Cyprus Development Bank Κυπριακή Τράπεζα Αναπτύξεως
- Company type: Public
- Industry: Finance
- Founded: 1963; 63 years ago
- Headquarters: Nicosia, Cyprus
- Area served: Cyprus
- Key people: Loucas Marangos (CEO), Christodoulos Patsalides (Chairman)
- Products: consumer banking, corporate banking, investment banking, mortgage loans, private banking, wealth management
- Subsidiaries: Novasys Information Services; Investment Bank of Kuban; Enalion Environmental Management Centre; Cdb Capital;
- Website: www.cdb.com.cy

= Cyprus Development Bank =

The Cyprus Development Bank (CDB), (Κυπριακή Τράπεζα Αναπτύξεως) is a development bank founded in 1963. It was set up as a public company to foster economic advancement in Cyprus. The primary stakeholders initially included the Republic of Cyprus and the European Investment Bank. The bank was privatized in 2008.

==History==
Established in 1963, the Cyprus Development Bank's early shareholders comprised the Republic of Cyprus and the European Investment Bank.

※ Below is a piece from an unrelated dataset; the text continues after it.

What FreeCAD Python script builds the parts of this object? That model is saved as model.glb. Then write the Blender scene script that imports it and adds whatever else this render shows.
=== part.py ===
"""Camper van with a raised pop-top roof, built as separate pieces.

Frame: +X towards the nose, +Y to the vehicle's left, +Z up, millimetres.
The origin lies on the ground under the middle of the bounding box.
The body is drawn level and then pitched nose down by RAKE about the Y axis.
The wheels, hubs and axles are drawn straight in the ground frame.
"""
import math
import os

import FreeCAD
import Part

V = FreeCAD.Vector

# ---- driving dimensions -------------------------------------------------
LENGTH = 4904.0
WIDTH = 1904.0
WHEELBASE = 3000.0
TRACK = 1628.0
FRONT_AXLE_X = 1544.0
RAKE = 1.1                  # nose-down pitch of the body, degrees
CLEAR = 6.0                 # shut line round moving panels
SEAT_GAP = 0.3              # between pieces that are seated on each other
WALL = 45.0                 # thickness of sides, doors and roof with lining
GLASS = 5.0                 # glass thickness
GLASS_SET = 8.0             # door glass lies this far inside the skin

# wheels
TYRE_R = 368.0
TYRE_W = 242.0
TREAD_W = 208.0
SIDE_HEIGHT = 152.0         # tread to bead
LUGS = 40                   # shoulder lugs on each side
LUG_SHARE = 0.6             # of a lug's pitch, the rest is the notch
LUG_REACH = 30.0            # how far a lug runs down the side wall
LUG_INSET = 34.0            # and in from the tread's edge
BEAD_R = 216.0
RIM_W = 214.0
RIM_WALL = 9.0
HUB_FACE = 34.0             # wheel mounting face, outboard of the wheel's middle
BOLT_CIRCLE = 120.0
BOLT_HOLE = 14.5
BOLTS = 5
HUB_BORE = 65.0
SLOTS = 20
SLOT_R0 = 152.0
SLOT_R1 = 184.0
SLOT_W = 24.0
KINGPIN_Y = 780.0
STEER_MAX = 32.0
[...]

In June 2007, the Cyprus government began seeking interest for its majority stake in the bank. By 2007, CDB's assets were reported to be at CYP £231 million. By 2008, the bank transitioned to private ownership, marking its departure from state ownership.

The Bank of New York Mellon became the correspondent bank for the Cyprus Development Bank Public Company (cdbbank) in 2024. This partnership aims to enhance cdbbank's services to clients in Cyprus and internationally.